■ WHAT THE TASK REQUIRES ■
Copy out each line of the material below with no changes.

■ SUPPLIED MATERIAL ■
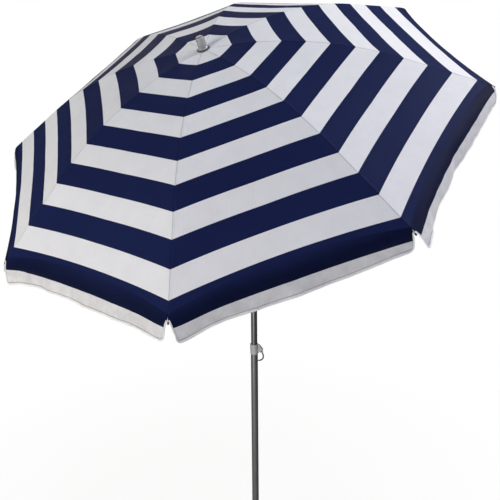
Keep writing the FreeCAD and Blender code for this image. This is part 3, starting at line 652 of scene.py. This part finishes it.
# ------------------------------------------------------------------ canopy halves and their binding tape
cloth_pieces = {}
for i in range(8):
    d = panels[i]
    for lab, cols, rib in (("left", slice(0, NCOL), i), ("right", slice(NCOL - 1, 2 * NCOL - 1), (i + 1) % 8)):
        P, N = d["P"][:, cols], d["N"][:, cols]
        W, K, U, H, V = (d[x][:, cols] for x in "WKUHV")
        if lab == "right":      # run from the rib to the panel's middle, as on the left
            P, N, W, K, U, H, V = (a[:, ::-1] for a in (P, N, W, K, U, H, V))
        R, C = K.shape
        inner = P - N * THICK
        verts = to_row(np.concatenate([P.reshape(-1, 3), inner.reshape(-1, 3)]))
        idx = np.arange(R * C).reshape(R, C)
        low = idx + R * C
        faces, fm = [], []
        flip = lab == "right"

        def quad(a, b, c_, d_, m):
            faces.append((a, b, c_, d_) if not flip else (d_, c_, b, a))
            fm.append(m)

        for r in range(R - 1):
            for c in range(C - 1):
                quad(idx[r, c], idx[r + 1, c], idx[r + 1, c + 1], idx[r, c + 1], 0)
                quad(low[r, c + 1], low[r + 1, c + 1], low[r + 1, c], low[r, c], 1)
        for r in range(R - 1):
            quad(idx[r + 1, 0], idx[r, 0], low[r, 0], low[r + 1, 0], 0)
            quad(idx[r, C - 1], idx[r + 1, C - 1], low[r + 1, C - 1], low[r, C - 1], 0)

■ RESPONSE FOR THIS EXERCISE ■
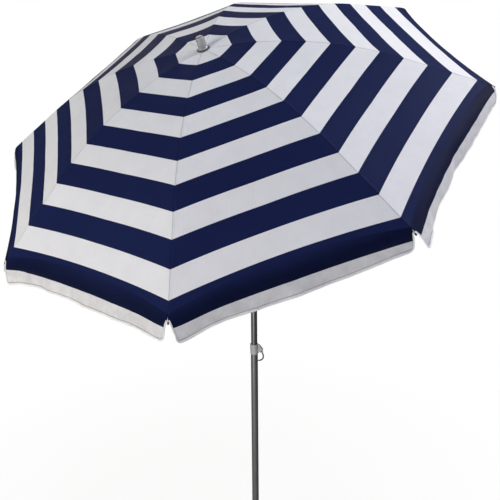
Keep writing the FreeCAD and Blender code for this image. This is part 3, starting at line 652 of scene.py. This part finishes it.
# ------------------------------------------------------------------ canopy halves and their binding tape
cloth_pieces = {}
for i in range(8):
    d = panels[i]
    for lab, cols, rib in (("left", slice(0, NCOL), i), ("right", slice(NCOL - 1, 2 * NCOL - 1), (i + 1) % 8)):
        P, N = d["P"][:, cols], d["N"][:, cols]
        W, K, U, H, V = (d[x][:, cols] for x in "WKUHV")
        if lab == "right":      # run from the rib to the panel's middle, as on the left
            P, N, W, K, U, H, V = (a[:, ::-1] for a in (P, N, W, K, U, H, V))
        R, C = K.shape
        inner = P - N * THICK
        verts = to_row(np.concatenate([P.reshape(-1, 3), inner.reshape(-1, 3)]))
        idx = np.arange(R * C).reshape(R, C)
        low = idx + R * C
        faces, fm = [], []
        flip = lab == "right"

        def quad(a, b, c_, d_, m):
            faces.append((a, b, c_, d_) if not flip else (d_, c_, b, a))
            fm.append(m)

        for r in range(R - 1):
            for c in range(C - 1):
                quad(idx[r, c], idx[r + 1, c], idx[r + 1, c + 1], idx[r, c + 1], 0)
                quad(low[r, c + 1], low[r + 1, c + 1], low[r + 1, c], low[r, c], 1)
        for r in range(R - 1):
            quad(idx[r + 1, 0], idx[r, 0], low[r, 0], low[r + 1, 0], 0)
            quad(idx[r, C - 1], idx[r + 1, C - 1], low[r + 1, C - 1], low[r, C - 1], 0)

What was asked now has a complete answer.